En la obra El rapto de Helena de Tintoretto las formas están ahora fraccionadas por su difícil perspectiva frente a la belleza tradicional de las formas. Forzada la perspectiva, el pintor solo puede ahora armonizarla con un equilibrio desestructurado de las formas. Ahora estamos viendo la escena principal justo al mismo lado de ella, algo que distorsiona e impide ver la totalidad de la escena.  El pintor impide verlo todo conforme para plasmar la escena más violenta justo en el espacio más cercano al observador. Podía haber pintado a Helena y a su sufrimiento sola, pero entonces no habría contraste original de forzada belleza artística. Sólo sería la belleza de ella la reconocida... Cuando la belleza está recreada entre cosas no armoniosas hay que  compensar el efecto desastroso... Entonces solo persiste la belleza mientras se consiga algo que ahora sorprenda, que distraiga de aquellas formas no armoniosas. En este caso la imagen inesperada de una Helena horizontal. Ella además se encuentra al pairo de una lucha imperiosa. No conseguiremos distinguir las formas que la rodean, solo vemos la intención sobrevenida de unas formas violentas. En la obra de Tintoretto la belleza está sostenida por formas imprecisas: geométricas, espaciales, asimétricas. En Helena su belleza está ahora sustentada tan solo por la inercia. No hay un sostén que valga para ella. La composición de la obra no persigue un equilibrio veraz, sólo el que buscará plasmar un instante ideal entre momentos alejados de belleza. Se consigue, no obstante, con el contraste ahora entre la acción y la parálisis.  Existe en esos raros instantes de una escena dinámica con ocasión de armonizar la quietud y el movimiento. Algo imposible de hacer creíble con un escena de acción violenta. Ese contraste extraño ejerce en la belleza de la obra una sorpresa extraordinaria. Es como el contrapunto de un silencio entre un discurso poderoso. Es como el contraste también de un gesto de amor inesperado entre formas culturales tradicionales o socialmente respetuosas. 

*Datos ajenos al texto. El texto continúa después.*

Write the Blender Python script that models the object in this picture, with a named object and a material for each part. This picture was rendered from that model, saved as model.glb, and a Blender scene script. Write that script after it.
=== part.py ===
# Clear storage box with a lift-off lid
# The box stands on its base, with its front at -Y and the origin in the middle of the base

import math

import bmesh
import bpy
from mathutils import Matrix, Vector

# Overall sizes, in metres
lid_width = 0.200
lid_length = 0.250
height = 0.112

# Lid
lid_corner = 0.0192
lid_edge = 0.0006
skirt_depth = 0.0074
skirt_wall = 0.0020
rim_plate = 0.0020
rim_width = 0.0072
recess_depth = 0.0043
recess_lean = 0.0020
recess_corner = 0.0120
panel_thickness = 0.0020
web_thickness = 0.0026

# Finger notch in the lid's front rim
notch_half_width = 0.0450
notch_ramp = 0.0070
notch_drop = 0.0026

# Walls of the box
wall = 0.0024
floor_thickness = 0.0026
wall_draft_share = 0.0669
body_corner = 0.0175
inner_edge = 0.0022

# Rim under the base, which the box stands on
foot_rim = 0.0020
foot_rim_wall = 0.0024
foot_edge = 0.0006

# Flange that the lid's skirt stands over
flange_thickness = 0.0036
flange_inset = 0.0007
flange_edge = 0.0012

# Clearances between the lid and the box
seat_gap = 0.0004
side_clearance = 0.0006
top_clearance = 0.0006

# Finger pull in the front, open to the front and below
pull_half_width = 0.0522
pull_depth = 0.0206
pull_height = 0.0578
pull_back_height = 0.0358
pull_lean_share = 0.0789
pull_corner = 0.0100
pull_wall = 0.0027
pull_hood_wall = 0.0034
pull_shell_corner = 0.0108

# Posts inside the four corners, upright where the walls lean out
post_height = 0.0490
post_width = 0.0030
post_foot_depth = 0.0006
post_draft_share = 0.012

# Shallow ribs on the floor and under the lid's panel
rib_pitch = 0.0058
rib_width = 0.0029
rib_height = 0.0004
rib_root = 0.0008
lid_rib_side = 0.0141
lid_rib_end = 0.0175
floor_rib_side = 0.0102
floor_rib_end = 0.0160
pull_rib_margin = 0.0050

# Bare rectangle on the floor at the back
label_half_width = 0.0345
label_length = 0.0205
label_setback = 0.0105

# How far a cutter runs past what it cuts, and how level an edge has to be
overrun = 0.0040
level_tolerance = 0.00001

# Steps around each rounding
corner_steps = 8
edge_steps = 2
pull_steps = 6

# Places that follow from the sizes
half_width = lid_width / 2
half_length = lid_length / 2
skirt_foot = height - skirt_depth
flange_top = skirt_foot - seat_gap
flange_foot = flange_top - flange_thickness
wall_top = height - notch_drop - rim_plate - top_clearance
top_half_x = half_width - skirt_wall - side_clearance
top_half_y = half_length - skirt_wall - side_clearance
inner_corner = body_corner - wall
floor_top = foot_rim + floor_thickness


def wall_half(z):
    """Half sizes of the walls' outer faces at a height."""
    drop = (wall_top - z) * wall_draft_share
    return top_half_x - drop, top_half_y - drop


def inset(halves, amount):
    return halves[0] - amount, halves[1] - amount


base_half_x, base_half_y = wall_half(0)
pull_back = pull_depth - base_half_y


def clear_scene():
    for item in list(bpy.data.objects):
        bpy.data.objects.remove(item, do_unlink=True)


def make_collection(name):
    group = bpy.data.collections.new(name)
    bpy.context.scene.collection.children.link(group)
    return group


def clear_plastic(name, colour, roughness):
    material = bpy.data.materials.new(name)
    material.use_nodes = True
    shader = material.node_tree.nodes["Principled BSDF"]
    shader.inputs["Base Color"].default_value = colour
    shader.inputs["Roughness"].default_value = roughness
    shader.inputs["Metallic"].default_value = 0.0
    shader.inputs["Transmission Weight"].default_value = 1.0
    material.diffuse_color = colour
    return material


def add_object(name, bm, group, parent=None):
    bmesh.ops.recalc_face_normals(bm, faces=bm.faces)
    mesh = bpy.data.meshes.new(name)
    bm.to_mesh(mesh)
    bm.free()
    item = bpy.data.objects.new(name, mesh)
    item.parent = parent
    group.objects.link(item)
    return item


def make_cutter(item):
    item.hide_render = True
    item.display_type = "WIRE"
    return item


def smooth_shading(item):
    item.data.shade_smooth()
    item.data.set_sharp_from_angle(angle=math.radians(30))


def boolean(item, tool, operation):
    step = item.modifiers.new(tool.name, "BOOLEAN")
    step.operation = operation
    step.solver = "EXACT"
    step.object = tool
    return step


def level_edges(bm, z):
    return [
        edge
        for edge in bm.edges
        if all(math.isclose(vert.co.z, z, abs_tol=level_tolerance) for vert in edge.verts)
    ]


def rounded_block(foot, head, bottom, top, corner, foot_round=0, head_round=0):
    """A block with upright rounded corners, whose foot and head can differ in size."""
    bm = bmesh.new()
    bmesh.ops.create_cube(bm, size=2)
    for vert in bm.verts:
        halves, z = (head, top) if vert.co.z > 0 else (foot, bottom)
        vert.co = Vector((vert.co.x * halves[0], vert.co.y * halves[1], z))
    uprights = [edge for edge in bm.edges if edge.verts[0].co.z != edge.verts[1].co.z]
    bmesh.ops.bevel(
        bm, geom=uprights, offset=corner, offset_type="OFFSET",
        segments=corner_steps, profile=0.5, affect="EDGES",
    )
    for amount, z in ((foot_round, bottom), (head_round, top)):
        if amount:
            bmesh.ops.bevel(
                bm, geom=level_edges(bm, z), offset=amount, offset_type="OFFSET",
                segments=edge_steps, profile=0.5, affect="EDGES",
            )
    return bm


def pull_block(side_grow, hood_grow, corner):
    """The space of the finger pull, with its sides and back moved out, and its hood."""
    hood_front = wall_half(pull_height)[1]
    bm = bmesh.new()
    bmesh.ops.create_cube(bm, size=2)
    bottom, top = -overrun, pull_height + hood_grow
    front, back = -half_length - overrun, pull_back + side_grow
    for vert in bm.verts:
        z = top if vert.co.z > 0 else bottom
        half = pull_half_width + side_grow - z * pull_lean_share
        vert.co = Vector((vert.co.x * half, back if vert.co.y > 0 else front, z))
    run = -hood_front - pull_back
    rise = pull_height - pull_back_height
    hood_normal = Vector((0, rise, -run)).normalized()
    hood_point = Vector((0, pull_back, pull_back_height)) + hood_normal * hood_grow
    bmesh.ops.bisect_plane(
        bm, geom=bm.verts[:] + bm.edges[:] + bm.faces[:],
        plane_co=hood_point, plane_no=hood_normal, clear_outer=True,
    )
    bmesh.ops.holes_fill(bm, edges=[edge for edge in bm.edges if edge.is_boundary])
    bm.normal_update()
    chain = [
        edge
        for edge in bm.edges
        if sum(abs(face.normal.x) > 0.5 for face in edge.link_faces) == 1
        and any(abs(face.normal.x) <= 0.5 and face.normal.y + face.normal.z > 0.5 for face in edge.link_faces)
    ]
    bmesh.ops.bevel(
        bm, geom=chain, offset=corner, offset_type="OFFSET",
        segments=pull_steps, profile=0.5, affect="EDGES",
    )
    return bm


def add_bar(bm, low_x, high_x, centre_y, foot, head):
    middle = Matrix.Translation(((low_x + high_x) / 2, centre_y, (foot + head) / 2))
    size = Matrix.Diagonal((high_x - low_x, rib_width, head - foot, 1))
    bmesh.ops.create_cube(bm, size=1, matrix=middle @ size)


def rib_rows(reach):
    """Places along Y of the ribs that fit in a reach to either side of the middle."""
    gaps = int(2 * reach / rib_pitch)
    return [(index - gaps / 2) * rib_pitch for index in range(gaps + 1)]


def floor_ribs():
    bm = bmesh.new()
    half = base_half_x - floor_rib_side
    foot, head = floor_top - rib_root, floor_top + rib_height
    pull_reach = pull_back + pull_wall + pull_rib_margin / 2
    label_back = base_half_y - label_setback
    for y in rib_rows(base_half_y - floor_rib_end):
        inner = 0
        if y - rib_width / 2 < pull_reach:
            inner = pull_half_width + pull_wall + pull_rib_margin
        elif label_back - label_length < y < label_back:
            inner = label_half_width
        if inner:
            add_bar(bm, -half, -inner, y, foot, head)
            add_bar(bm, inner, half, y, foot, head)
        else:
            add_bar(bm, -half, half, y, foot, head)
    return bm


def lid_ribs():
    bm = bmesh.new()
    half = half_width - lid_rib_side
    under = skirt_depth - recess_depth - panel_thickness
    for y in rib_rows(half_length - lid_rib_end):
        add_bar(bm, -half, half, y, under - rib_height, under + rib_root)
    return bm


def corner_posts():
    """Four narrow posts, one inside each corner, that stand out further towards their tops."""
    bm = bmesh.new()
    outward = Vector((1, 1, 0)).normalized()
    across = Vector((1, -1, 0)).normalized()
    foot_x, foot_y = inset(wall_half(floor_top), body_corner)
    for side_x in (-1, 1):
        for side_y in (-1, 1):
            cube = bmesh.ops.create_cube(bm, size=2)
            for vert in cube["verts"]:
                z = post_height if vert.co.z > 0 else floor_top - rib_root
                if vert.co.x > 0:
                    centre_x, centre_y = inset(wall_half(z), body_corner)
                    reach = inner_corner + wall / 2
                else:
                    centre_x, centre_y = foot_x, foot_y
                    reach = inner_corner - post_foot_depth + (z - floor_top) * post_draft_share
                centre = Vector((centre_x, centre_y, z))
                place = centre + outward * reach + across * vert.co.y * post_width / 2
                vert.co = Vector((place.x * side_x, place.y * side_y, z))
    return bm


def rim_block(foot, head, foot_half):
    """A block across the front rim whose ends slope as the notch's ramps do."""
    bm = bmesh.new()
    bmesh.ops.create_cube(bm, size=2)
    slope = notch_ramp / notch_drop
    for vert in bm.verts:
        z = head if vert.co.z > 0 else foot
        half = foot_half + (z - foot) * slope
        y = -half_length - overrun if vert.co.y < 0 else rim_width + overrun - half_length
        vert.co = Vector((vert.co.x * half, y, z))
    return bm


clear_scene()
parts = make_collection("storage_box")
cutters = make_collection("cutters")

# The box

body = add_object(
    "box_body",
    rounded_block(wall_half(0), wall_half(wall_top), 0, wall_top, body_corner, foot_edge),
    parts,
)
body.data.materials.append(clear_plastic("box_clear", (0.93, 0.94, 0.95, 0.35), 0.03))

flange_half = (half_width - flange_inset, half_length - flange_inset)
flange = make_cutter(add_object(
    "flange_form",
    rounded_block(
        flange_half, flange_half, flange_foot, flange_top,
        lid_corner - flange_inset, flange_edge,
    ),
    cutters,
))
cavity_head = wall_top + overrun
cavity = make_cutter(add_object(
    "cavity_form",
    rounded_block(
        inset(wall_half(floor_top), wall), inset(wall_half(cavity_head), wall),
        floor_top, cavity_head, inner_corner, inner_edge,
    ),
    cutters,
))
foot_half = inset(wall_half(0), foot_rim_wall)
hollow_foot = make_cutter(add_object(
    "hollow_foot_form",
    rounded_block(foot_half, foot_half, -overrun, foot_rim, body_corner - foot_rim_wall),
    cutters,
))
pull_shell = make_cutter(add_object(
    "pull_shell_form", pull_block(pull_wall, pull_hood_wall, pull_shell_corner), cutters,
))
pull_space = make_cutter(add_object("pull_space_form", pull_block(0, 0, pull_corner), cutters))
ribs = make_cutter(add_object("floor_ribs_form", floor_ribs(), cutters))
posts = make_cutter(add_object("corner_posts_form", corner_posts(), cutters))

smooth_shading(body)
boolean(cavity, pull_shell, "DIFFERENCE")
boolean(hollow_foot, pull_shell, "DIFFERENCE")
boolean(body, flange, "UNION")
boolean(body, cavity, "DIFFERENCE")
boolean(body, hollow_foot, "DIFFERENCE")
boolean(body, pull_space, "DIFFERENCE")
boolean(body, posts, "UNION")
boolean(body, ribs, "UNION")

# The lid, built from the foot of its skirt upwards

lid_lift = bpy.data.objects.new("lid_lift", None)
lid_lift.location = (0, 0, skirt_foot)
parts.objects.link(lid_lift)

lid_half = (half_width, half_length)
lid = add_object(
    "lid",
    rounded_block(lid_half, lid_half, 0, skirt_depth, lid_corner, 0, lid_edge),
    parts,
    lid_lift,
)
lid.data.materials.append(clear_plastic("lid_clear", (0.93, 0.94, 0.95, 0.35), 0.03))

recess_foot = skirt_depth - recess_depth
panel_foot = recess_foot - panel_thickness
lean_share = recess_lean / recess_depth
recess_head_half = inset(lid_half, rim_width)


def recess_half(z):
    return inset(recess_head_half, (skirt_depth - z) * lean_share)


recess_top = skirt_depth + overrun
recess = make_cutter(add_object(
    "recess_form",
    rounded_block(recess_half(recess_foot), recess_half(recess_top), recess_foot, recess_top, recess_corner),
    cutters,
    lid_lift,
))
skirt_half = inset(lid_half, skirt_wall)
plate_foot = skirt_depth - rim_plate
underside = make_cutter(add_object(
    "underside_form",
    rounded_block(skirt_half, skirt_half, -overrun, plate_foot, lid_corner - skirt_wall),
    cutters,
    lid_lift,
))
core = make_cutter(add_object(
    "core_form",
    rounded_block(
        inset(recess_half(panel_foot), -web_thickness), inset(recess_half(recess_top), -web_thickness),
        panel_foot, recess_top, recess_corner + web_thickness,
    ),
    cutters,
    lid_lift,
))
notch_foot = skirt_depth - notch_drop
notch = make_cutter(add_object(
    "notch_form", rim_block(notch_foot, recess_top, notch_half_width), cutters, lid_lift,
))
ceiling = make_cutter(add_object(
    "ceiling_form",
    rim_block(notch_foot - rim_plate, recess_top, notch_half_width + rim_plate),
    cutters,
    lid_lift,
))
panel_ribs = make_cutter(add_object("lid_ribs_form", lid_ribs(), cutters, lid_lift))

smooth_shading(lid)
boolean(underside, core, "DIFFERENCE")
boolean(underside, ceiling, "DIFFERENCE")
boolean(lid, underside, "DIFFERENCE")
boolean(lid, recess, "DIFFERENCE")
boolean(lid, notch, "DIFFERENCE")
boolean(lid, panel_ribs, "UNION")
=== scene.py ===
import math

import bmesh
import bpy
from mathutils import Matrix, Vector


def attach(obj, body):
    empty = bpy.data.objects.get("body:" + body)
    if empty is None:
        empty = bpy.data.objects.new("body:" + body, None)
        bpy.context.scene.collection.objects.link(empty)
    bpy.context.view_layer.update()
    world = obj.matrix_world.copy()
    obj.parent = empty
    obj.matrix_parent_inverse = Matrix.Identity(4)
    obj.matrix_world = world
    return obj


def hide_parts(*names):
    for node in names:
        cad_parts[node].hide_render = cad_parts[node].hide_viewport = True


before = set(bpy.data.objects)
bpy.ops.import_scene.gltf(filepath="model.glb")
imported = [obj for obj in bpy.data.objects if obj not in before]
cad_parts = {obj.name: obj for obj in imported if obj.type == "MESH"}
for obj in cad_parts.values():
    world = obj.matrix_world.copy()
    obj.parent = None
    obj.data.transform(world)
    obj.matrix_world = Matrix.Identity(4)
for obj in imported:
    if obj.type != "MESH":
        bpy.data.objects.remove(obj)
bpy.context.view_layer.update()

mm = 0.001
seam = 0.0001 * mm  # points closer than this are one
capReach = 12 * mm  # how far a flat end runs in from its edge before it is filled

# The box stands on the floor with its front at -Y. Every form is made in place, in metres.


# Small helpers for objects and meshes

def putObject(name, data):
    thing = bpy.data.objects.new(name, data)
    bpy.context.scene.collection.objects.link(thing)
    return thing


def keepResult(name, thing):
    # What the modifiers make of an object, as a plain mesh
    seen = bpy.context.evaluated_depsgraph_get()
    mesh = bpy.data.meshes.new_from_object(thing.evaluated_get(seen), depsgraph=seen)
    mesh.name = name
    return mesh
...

¿Qué hay de verdad en una belleza fraccionada o en una emoción sorprendente?  El amor y la belleza se encuentran a veces desubicados entre raras muestras diferentes. Lo que obligará, si queremos expresarlos claramente, a que ese amor y esa belleza sean ahora auténticos... Los pintores geniales lo consiguen con una belleza extraña en sus composiciones sorprendentes, como en este caso de Tintoretto. ¿Y en los seres humanos, cómo se conseguirán en sus relaciones amorosas? Aquí la sabiduría es, tal vez, tan necesaria como imprecisa, porque hay que disponer de una emoción muy sincera y ésta debe ser bien expresada en sus formas. En el Arte lo llegaremos finalmente a comprender. Y, en la vida, ¿cómo y con qué cosas lo veremos? La expresión emotiva para comunicar sentimientos es una rara aptitud que, como en los artistas, supone la posibilidad de llegar a transmitir o no la verdad en el escenario insensible de las cosas. Entonces habrá que relacionar las cosas con la sensibilidad mínima para no dejar que lo insensible acabe evitando la emoción o el sentimiento. Como con el Arte, que buscará trasmitir lo fundamental a pesar de estar alojado a veces en el espacio desestructurado de lo visible. No todos los artistas lo consiguen con belleza. Para los demás, para los que las formas van acompañada siempre de expresiones armoniosas, nunca una alteración será una opción para poder llegar a plasmar belleza. Como en el amor...

(Óleo El rapto de Helena, 1579, del pintor manierista Tintoretto, Museo del Prado, Madrid.)